Ellisville mayor is permanently reinstated

  

ST. LOUIS — Ellisville Mayor Adam Paul was permanently reinstated to his position this morning via a court order from St. Louis Circuit Court.

According to the ruling, handed down by Judge David Lee Vincent III, the Court found that Paul was improperly removed by the City Council from his post, and that his procedural due process rights were violated by the Council.

Ellisville Mayor Adam Paul
Ellisville Mayor Adam Paul

A resolution was amended, adding new charges against Paul, at the beginning of the April 1 Council hearing, not giving Paul the notice that the statute allows. Paul was denied time to consider the amended resolution when it was presented to him — a violation of the City law.

“Under Missouri law, due process demands that a city council comply with its own ordinances in removing any city employee,” the order states.

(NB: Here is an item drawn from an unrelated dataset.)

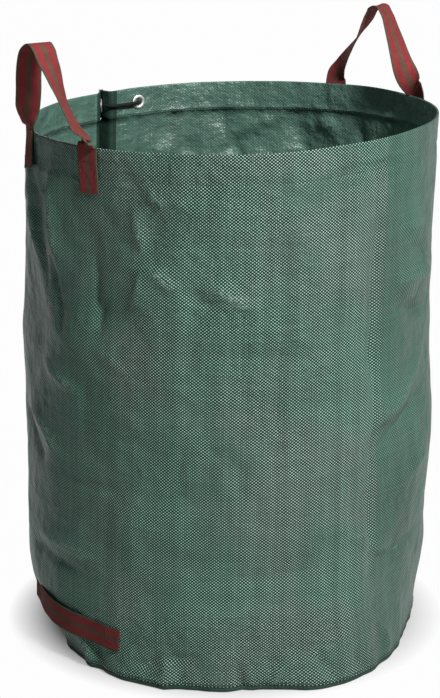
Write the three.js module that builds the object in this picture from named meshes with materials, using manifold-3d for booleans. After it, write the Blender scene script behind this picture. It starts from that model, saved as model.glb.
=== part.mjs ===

Paul told The Missouri Times that he’s both shocked and elated about the news following the months of dealing with lawyers which he said have remained the top five most recent people he’s called this whole time.

“If there’s ever a time in my life where I’ve been emotionally incapacitated, that was the moment,” Paul said about when he heard the ruling. “I’m glad to put this to bed and glad it wasn’t stretched out in the courts and cost the residents another $100,000.”

Paul said he still has unanswered questions about the charges made against him by the Council and the process that allowed that to happen.

Today’s news came a week after the Council voted to remove the City Attorney Paul Martin. Paul said severed ties with Martin were “a big step toward moving forward.” Martin was instrumental in the effort to oust the mayor during the earlier process.

Matt Pirrello, Ellisville City Councilman
Matt Pirrello, Ellisville City Councilman

Another key voice against Paul was Councilman and former Mayor prior to Paul’s term, Matt Pirrello, who couldn’t be immediately reached but who told The Missouri Times in early June that he had “no intentions of doing anything until there is a final position.”

The underlying situation that started the controversy involved the plans to bring in a Walmart to the city, potentially using a Tax Increment Financing, or TIF, to follow-through with the operation. Paul’s campaign was based on an anti-Walmart and anti-TIF platform.

“My views on that will remain as they are,” Paul said. “If they want to move to Ellisville, they can do so on their own dime.”

Wednesday, the Council voted 4-3 for an ordinance that will let the city issue TIFs to help the construction process for Walmart, according to the St. Louis Post-Dispatch.